The lines to be extracted run from the start of the listing through the line containing "CROWN_LEAN, CROWN_REACH = 0.6, 6 * MM"; copy them exactly and nothing else.

======== Records for processing ========

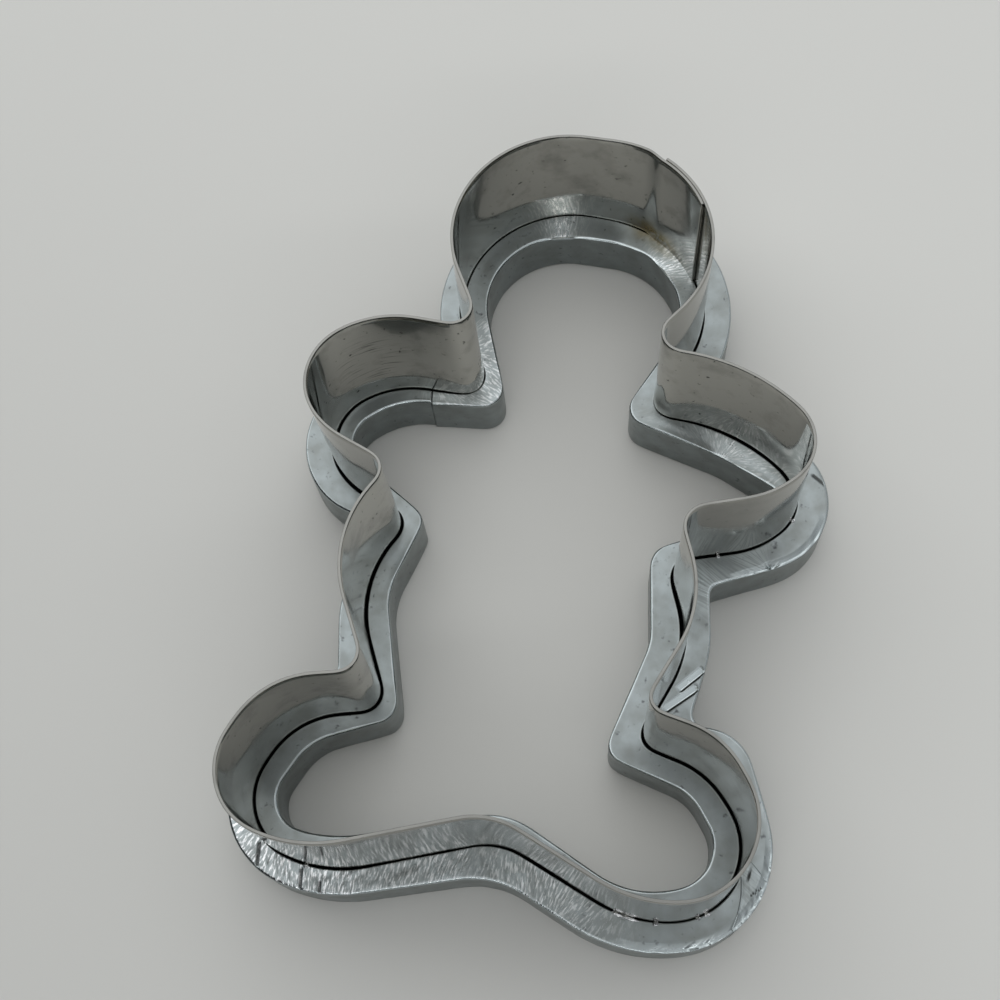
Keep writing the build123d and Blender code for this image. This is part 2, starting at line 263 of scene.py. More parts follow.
class Outline:
    """The strip's line and the bars' edges as matching points, read at any share of the way round."""

    STEP = 0.17 * MM
    SOFT_STEPS, LEAN_SOFT_STEPS = 5, 25
    # The outer bar's roundings are at least this, and at the crotch it has one of its own.
    LEAST_ROUND, CROTCH_ROUND = 2 * MM, 15 * MM
    # The head's crown was hammered out at its foot.
    CROWN_LEAN, CROWN_REACH = 0.6, 6 * MM

    def __init__(self, sizes):
        length = sizes.figure_length
        slot = sizes.strip_thickness / 2 + sizes.seam_gap
        wide = sizes.bar_width
        none = [0.0] * len(BENDS)
        middle = bend_arcs(length, 0.0, none, [concentric(b, length, 0.0) for b in BENDS])
        inner_extras = [wide * (1 - b[4]) for b in BENDS]
        inner = bend_arcs(length, -slot - wide, inner_extras, [
            concentric(b, length, -slot if b[0] in HOLLOWS else -slot - wide + e)
            for b, e in zip(BENDS, inner_extras)])
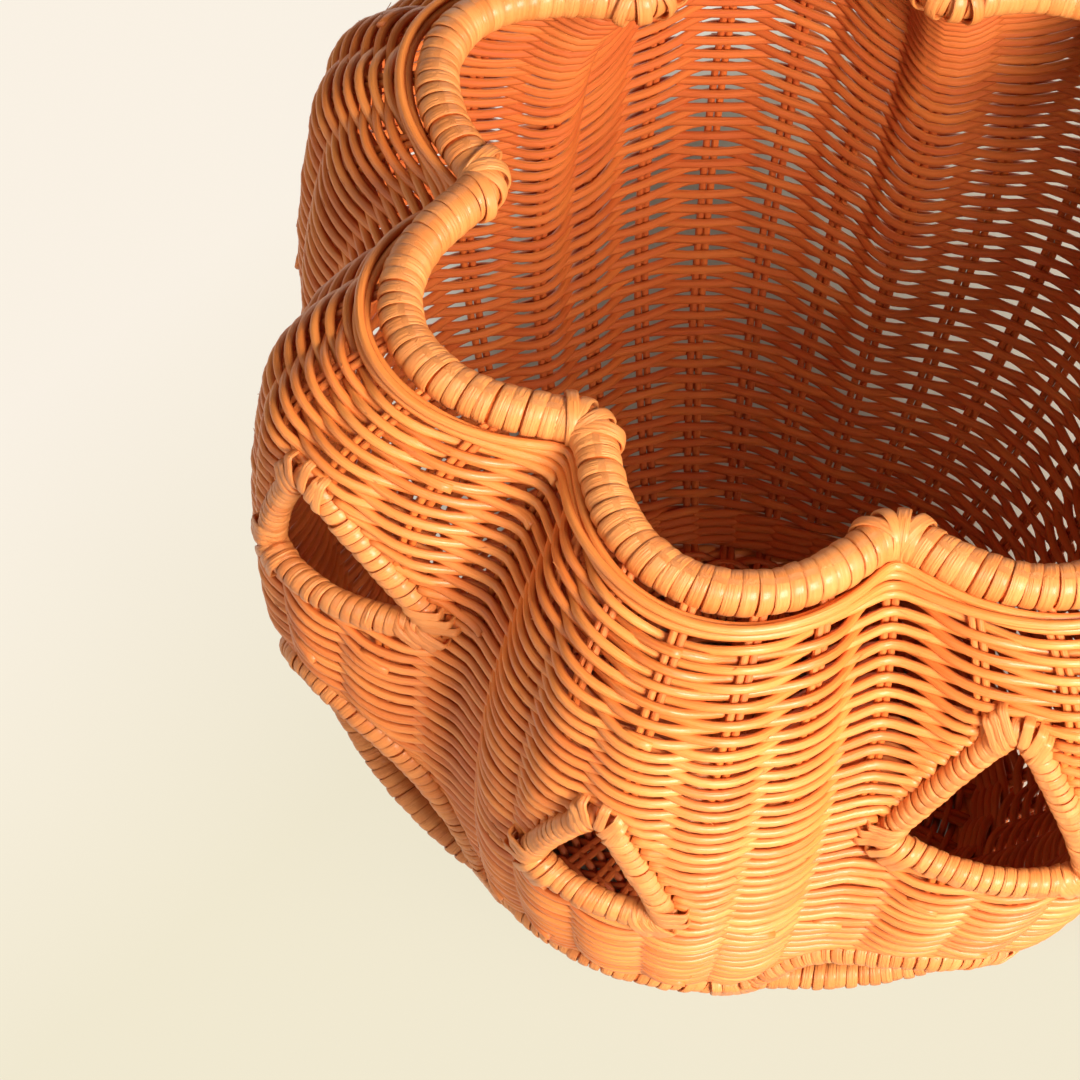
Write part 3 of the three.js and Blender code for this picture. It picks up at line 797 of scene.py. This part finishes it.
# Each tie's profile goes from the opening over the edging, level with the weave, and down between its rows.
def addTies(store, hole, corner):
    outline = hole["outline"]
    step = np.linalg.norm(outline[1] - outline[0])
    place = int(np.linalg.norm(outline - corner, axis=1).argmin())
    following = np.roll(outline, -1, 0)
    way = np.sign((outline[:, 0] * following[:, 1] - outline[:, 1] * following[:, 0]).sum())
    r = edging["radius"]

    def awayAt(i):
        ahead = unit(outline[(i + 3) % len(outline)] - outline[(i - 3) % len(outline)])
        return way * np.array([ahead[1], -ahead[0]])

    bisector = unit(awayAt(place + 11) + awayAt(place - 11))
    proud = weave["reach"] + weave["radius"] + ties["thickness"] * 0.5
    for k in range(ties["perCorner"]):
        fromMiddle = k - (ties["perCorner"] - 1) / 2
        i = (place + round(fromMiddle * ties["spacing"] / step)) % len(outline)
        away = unit(ties["bisector"] * bisector + (1 - ties["bisector"]) * awayAt(i))
        lean = math.radians(dice.uniform(-1, 1) * ties["lean"])
        away = np.array([away[0] * math.cos(lean) - away[1] * math.sin(lean),
                         away[0] * math.sin(lean) + away[1] * math.cos(lean)])
        reach = dice.uniform(*ties["reach"])
        profile = np.array([
            [-0.3 * r, -0.95 * r], [-0.95 * r, -0.4 * r], [-0.95 * r, 0.4 * r], [-0.5 * r, 1.0 * r],
            [0.3 * r, 1.12 * r], [r, max(proud, 0.9 * r)], [r + 0.5 * reach, proud],
            [r + 0.85 * reach, proud - 0.0004], [r + reach, 0.0016], [r + reach + 0.0006, -0.0012],
        ])
        profile = rounded(profile)
        flatPlaces = outline[i] + profile[:, :1] * away
        path, out = underWall(flatPlaces[:, 0] / turnLength, flatPlaces[:, 1],
                              wall["middle"] - profile[:, 1])
        along = unit(np.gradient(path, axis=0))
        aside = unit(np.cross(along[len(along) // 2], out[len(out) // 2]))
        ribbon = ribbonSection(ties["width"], ties["thickness"])
        sweep(store, path, unit(np.cross(aside, along)), ribbon, dice.uniform(0.2, 1))


cornersOf = {
    "left_eye": [flat(corner) for corner in face["leftEye"].values()],
    "right_eye": [flat(corner) for corner in face["rightEye"].values()],
    "nose": [flat(corner) for corner in face["nose"].values()],
    "mouth": [flat(corner) for corner in face["mouth"]["tips"]],
}


def faceEdgings():
    for hole in openings:
        path = evenLoop(hole["path"], edging["step"])
        places = np.linspace(0, len(hole["path"]), len(path), endpoint=False).astype(int)
        out = hole["out"][places]
        store = upperStakes[hole["name"]]
        sweep(store, path, out, roundSection(edging["rodRadius"], 10), 0.3, isLoop=True)
        pieceOf(hole["name"] + "_hoop", store, coreCane, [hole["name"] + "_rod"])
        store = newStore()
        winding = edging["radius"] - edging["ribbonThickness"] / 2
        wind(store, path, out, winding, edging["ribbonWidth"], edging["ribbonThickness"],
             edging["crowding"], edging["samples"])
        for corner in cornersOf[hole["name"]]:
            addTies(store, hole, corner)
        pieceOf(hole["name"] + "_wrap", store, wrappedCane, [hole["name"] + "_binding"])


faceEdgings()
print("the face is edged")

waling = {
    "topRuns": (0.0073, 0.0099, 0.0125),
    "topRadius": 0.00138,
    "topLift": 0.0021,
    "topLooseness": 0.0009,
    "crossingHeight": 0.0021,
    "underDip": 0.0003,
    "crossingSharpness": 3,
    "upsetRows": 4,
    "upsetStart": 0.0088,      # run left under the lowest row
    "upsetPitch": 0.0025,
    "upsetRadius": 0.0014,
    "upsetReach": 0.0029,
    "upsetDepth": 0.0002,
    "upsetRise": 0.0011,
}


# Under the rim three strands lie side by side, and at each valley they change places: the lowest crosses
# over the other two. They are one long strand that goes round three times.
def topWaling():
    lobePitch = 360 / wall["lobes"]
    turns = np.arange(0, 3 * 360, stakePitch / 12)
    lobe = turns / lobePitch
    place = lobe - np.round(lobe)
    stair = np.round(lobe) + 0.5 * np.sign(place) * np.abs(2 * place) ** waling["crossingSharpness"] + 0.5
    level, part = np.floor(stair).astype(int), stair % 1
    runs = np.array(waling["topRuns"])
    run = runs[level % 3] * (1 - part) + runs[(level + 1) % 3] * part
    isCrossing = level % 3 == 2
    hump = 4 * part * (1 - part) * np.where(isCrossing, waling["crossingHeight"], -waling["underDip"])
    run = run + wobble(turns / 3, waling["topLooseness"], (4, 9, 14, 25, 41))
    drops = dropAt(turns, run / valleyRun)
    points, out = underWall(turns, drops, wall["middle"])
    path = points + (waling["topLift"] + hump)[:, None] * out
    store = newStore(isWall=True)
    sweep(store, path, out, roundSection(waling["topRadius"], 9), 0.7, isLoop=True)
    pieceOf("top_waling_strands", store, wovenCane, ["top_waling"])


# Where the stakes turn up, rows of three rods are twisted round them.
def upsetWaling():
    turns = np.arange(stakeCount * 12) * stakePitch / 12
    section = roundSection(waling["upsetRadius"], 7)
    store = newStore(isWall=True)
    for row in range(waling["upsetRows"]):
        run = valleyRun - waling["upsetStart"] - (row + 0.5) * waling["upsetPitch"]
        points, out = underWall(turns, dropAt(turns, run / valleyRun), wall["middle"])
        for rod in range(3):
            phase = 2 * np.pi * (turns / stakePitch / 3 + rod / 3)
            path = points + (waling["upsetReach"] * np.cos(phase) - waling["upsetDepth"])[:, None] * out
            path[:, 2] += waling["upsetRise"] * np.sin(phase)
            sweep(store, path, out, section, dice.uniform(0.2, 0.9), isLoop=True)
    pieceOf("upset_waling_strands", store, wovenCane, ["upset_waling"])


topWaling()
upsetWaling()
print("the walings are on")

foot = {"strands": 4, "strandRadius": 0.0023, "twists": 42}


# The rolled ring that the basket stands on.
def footRoll():
    turns = np.linspace(0, 360, 420, endpoint=False)
    middle = (footHigh.z - footLow.z) / 2
    ringRadius = (footHigh.x - footLow.x) / 2 - middle
    reach = middle - foot["strandRadius"]
    section = roundSection(foot["strandRadius"], 8)
    out = around(1.0, turns, 0) - axisPoint
    store = newStore()
    for strand in range(foot["strands"]):
        phase = np.radians(turns * foot["twists"] / foot["strands"]) + 2 * np.pi * strand / foot["strands"]
        path = around(ringRadius + reach * np.cos(phase), turns, middle + reach * np.sin(phase))
        sweep(store, path, out, section, dice.uniform(0.2, 0.9), isLoop=True)
    pieceOf("foot_roll", store, wovenCane, ["foot_border"])


base = {
    "roundRadius": 0.00115,
    "firstRound": 0.0165,
    "roundPitch": 0.0024,
    "depth": 0.0002,        # of the rounds' middle under the solid's top
    "reach": 0.0017,
    "snap": 1.4,
    "looseness": 0.0003,
    "innerSpokes": 16,      # ends of the crossed sticks, which the rounds near the middle go over and under
    "innerEdge": 0.044,
    "stickCount": 4,
    "stickRadius": 0.0024,
    "stickPitch": 0.0048,
    "stickHeight": 0.005,   # at which a stick is round
}


def baseRounds():
    low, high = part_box("base_weave")
    outer = (high.x - low.x) / 2 + base["roundPitch"]
    section = roundSection(base["roundRadius"], 7)
    store = newStore()
    for number, radius in enumerate(np.arange(base["firstRound"], outer, base["roundPitch"])):
        spokes = base["innerSpokes"] if radius < base["innerEdge"] else stakeCount
        turns = np.arange(spokes * 10) * 36 / spokes
        side = 1 if number % 2 else -1
        wave = np.tanh(base["snap"] * np.cos(np.radians(turns) * spokes / 2)) / math.tanh(base["snap"])
        height = high.z - base["depth"] + side * base["reach"] * wave
        path = around(radius + wobble(turns, base["looseness"]), turns, height)
        out = np.tile([0, 0, 1.0], (len(path), 1))
        sweep(store, path, out, section, dice.uniform(0.1, 0.9), isLoop=True)
    pieceOf("base_rounds", store, baseCanePaintedShade, ["base_weave"])


# Two groups of sticks cross at the centre, and the solids' boxes give their lengths and heights.
def baseSticks():
    for node in ("base_spokes_slit", "base_spokes_through"):
        low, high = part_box(node)
        size = high - low
        isAcross = size.x > size.y
        squash = np.array([1, size.z / base["stickHeight"]])
        section = roundSection(base["stickRadius"], 10) * squash
        t = np.linspace(-1, 1, 9)
        store = newStore()
        for i in range(base["stickCount"]):
            aside = np.full(len(t), (i - (base["stickCount"] - 1) / 2) * base["stickPitch"])
            ahead = t * 0.5 * (size.x if isAcross else size.y)
            height = np.full(len(t), (low.z + high.z) / 2)
            path = np.stack([ahead, aside, height] if isAcross else [aside, ahead, height], 1)
            path[:, :2] += axisPoint[:2]
            out = np.tile([0, 0, 1.0], (len(path), 1))
            sweep(store, path, out, section, dice.uniform(0.1, 0.9))
        pieceOf(node + "_sticks", store, baseCanePaintedShade, [node])


footRoll()
baseRounds()
baseSticks()
print("the foot and base are on")

# The floor is seen as a pale cream, and takes the basket's shadow only faintly, but in full close to it.
stageColors = {
    "far": (0.995, 0.92, 0.81),
    "near": (0.885, 0.822, 0.640),
    "lit": (0.50, 0.46, 0.38),     # of the part that takes the lamps' light
    "shadowShare": 0.05,
    "fadeWay": (-1, 0.4, 0),
    "fade": (0.08, 0.26),      # metres that way, from the near colour to the far one
    # Each shaded place has a middle, and the metres from it between which the full shadow fades.
    "shaded": (((0.03, 0.16, 0), (0.14, 0.20)), ((0, 0.006, 0), (0.062, 0.074))),
}


def pastelFloor():
    bpy.ops.mesh.primitive_plane_add(size=12, location=(0, 0, 0))
    floor = bpy.context.object
    floor.name = "floor"
    material = bpy.data.materials.new("floorPaper")
    material.use_nodes = True
    tree = material.node_tree
    nodes, links = tree.nodes, tree.links
    shader = nodes["Principled BSDF"]
    shader.inputs["Base Color"].default_value = (*stageColors["lit"], 1)
    shader.inputs["Roughness"].default_value = 1
    shader.inputs["Specular IOR Level"].default_value = 0
    glow = nodes.new("ShaderNodeEmission")
    place = nodes.new("ShaderNodeTexCoord")
    way = nodes.new("ShaderNodeVectorMath")
    way.operation = "DOT_PRODUCT"
    way.inputs[1].default_value = stageColors["fadeWay"]
    links.new(place.outputs["Object"], way.inputs[0])
    fade = nodes.new("ShaderNodeMapRange")
    fade.inputs["From Min"].default_value, fade.inputs["From Max"].default_value = stageColors["fade"]
    links.new(way.outputs["Value"], fade.inputs["Value"])
    tint = nodes.new("ShaderNodeMix")
    tint.data_type = "RGBA"
    links.new(fade.outputs["Result"], tint.inputs["Factor"])
    tint.inputs["A"].default_value = (*stageColors["near"], 1)
    tint.inputs["B"].default_value = (*stageColors["far"], 1)
    links.new(tint.outputs["Result"], glow.inputs["Color"])

    rays = nodes.new("ShaderNodeLightPath")
    seen = mathOf(tree, "MAXIMUM", rays.outputs["Is Camera Ray"], rays.outputs["Is Transmission Ray"])
    seen = mathOf(tree, "MAXIMUM", seen, rays.outputs["Is Glossy Ray"])
    share = mathOf(tree, "MULTIPLY", seen, 1 - stageColors["shadowShare"])
    for middle, reach in stageColors["shaded"]:
        away = nodes.new("ShaderNodeVectorMath")
        away.operation = "DISTANCE"
        away.inputs[1].default_value = middle
        links.new(place.outputs["Object"], away.inputs[0])
        clear = nodes.new("ShaderNodeMapRange")
        clear.interpolation_type = "SMOOTHSTEP"
        clear.inputs["From Min"].default_value, clear.inputs["From Max"].default_value = reach
        links.new(away.outputs["Value"], clear.inputs["Value"])
        share = mathOf(tree, "MULTIPLY", share, clear.outputs["Result"])
    blend = nodes.new("ShaderNodeMixShader")
    links.new(share, blend.inputs["Fac"])
    links.new(shader.outputs["BSDF"], blend.inputs[1])
    links.new(glow.outputs["Emission"], blend.inputs[2])
    links.new(blend.outputs["Shader"], nodes["Material Output"].inputs["Surface"])
    floor.data.materials.append(material)


pastelFloor()

lamps = {
    "key": {"toward": (0.72, -0.62, 0.66), "distance": 1.6, "size": 0.7, "power": 60,
            "color": (1.0, 0.97, 0.92)},
    "fill": {"toward": (-0.7, -0.6, 0.45), "distance": 1.8, "size": 1.6, "power": 9,
             "color": (1.0, 0.97, 0.93)},
    "back": {"toward": (-0.35, 0.92, 0.22), "distance": 1.8, "size": 1.4, "power": 8,
             "color": (1.0, 0.97, 0.92)},
}
lampAim = 0.15      # height of the place that the lamps face
surroundings = {"color": (1.0, 0.88, 0.72), "strength": 0.07}


def lights():
    target = Vector(axisPoint) + Vector((0, 0, lampAim))
    for name, lamp in lamps.items():
        toward = Vector(lamp["toward"]).normalized()
        data = bpy.data.lights.new(name, "AREA")
        data.size = lamp["size"]
        data.energy = lamp["power"]
        data.color = lamp["color"]
        light = bpy.data.objects.new(name, data)
        bpy.context.collection.objects.link(light)
        light.location = target + toward * lamp["distance"]
        light.rotation_euler = (-toward).to_track_quat("-Z", "Y").to_euler()
    world = bpy.data.worlds.new("studio")
    world.use_nodes = True
    bpy.context.scene.world = world
    background = world.node_tree.nodes["Background"]
    background.inputs["Color"].default_value = (*surroundings["color"], 1)
    background.inputs["Strength"].default_value = surroundings["strength"]


lights()

# The camera stands at a distance from a point on the basket's axis, and is then turned off it to frame it.
camera = {
    "aim": 0.2625,          # height of that point
    "distance": 1.6594,
    "azimuth": 7.575,
    "elevation": 48.749,
    "yaw": 2.078,
    "pitch": -3.658,
    "roll": -13.243,
    "focal": 208.1,
}


def cameraView():
    azimuth, elevation = math.radians(camera["azimuth"]), math.radians(camera["elevation"])
    level = Vector((math.sin(azimuth), -math.cos(azimuth), 0))
    back = level * math.cos(elevation) + Vector((0, 0, math.sin(elevation)))
    ahead = -back
    right = ahead.cross(Vector((0, 0, 1))).normalized()
    up = right.cross(ahead)
    turn = Matrix.Rotation(math.radians(camera["yaw"]), 3, up)
    ahead, right = turn @ ahead, turn @ right
    turn = Matrix.Rotation(math.radians(camera["pitch"]), 3, right)
    ahead, up = turn @ ahead, turn @ up
    turn = Matrix.Rotation(math.radians(camera["roll"]), 3, ahead)
    right, up = turn @ right, turn @ up
    data = bpy.data.cameras.new("camera")
    data.sensor_width = 36
    data.lens = camera["focal"]
    view = bpy.data.objects.new("camera", data)
    bpy.context.collection.objects.link(view)
    place = Vector(axisPoint) + Vector((0, 0, camera["aim"])) + back * camera["distance"]
    turned = Matrix((right, up, -ahead)).transposed().to_4x4()
    view.matrix_world = Matrix.Translation(place) @ turned
    bpy.context.scene.camera = view


cameraView()
bpy.context.scene.view_settings.view_transform = "Standard"
print("the camera and lights are set")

========

(Written answer)
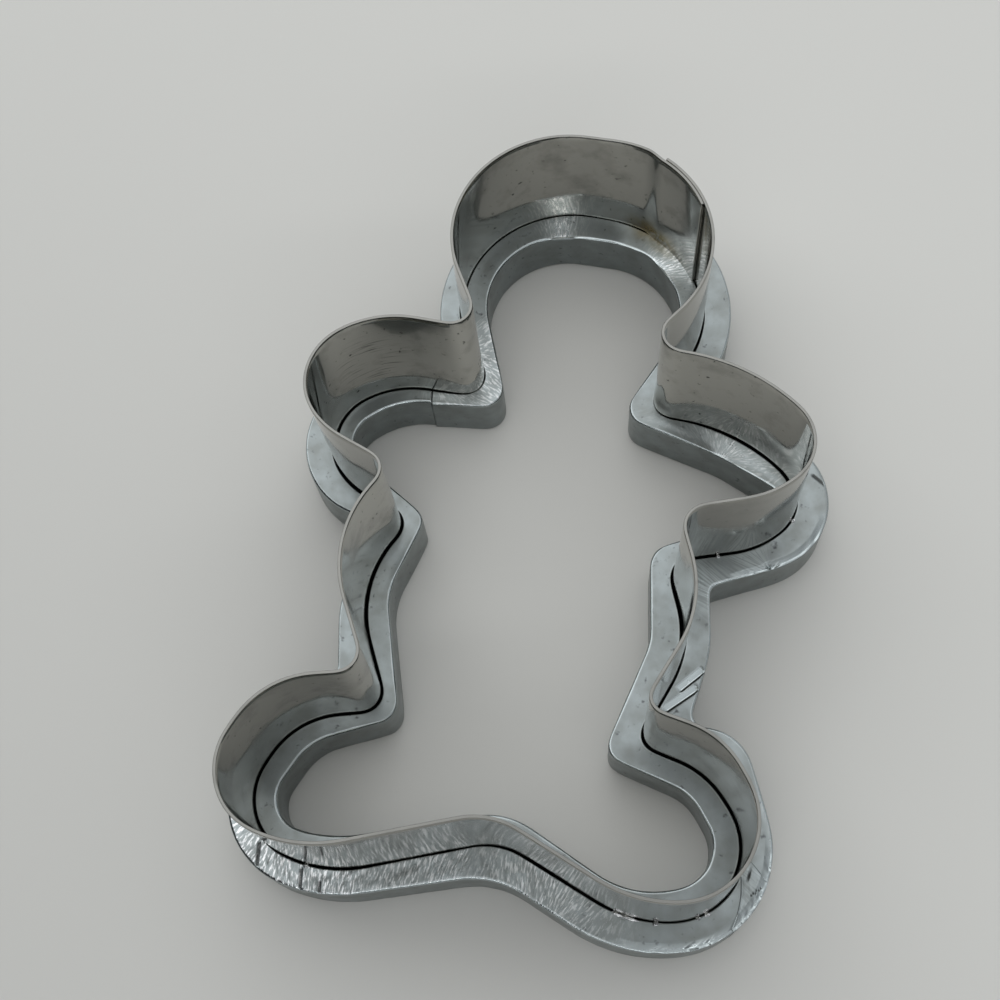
Keep writing the build123d and Blender code for this image. This is part 2, starting at line 263 of scene.py. More parts follow.
class Outline:
    """The strip's line and the bars' edges as matching points, read at any share of the way round."""

    STEP = 0.17 * MM
    SOFT_STEPS, LEAN_SOFT_STEPS = 5, 25
    # The outer bar's roundings are at least this, and at the crotch it has one of its own.
    LEAST_ROUND, CROTCH_ROUND = 2 * MM, 15 * MM
    # The head's crown was hammered out at its foot.
    CROWN_LEAN, CROWN_REACH = 0.6, 6 * MM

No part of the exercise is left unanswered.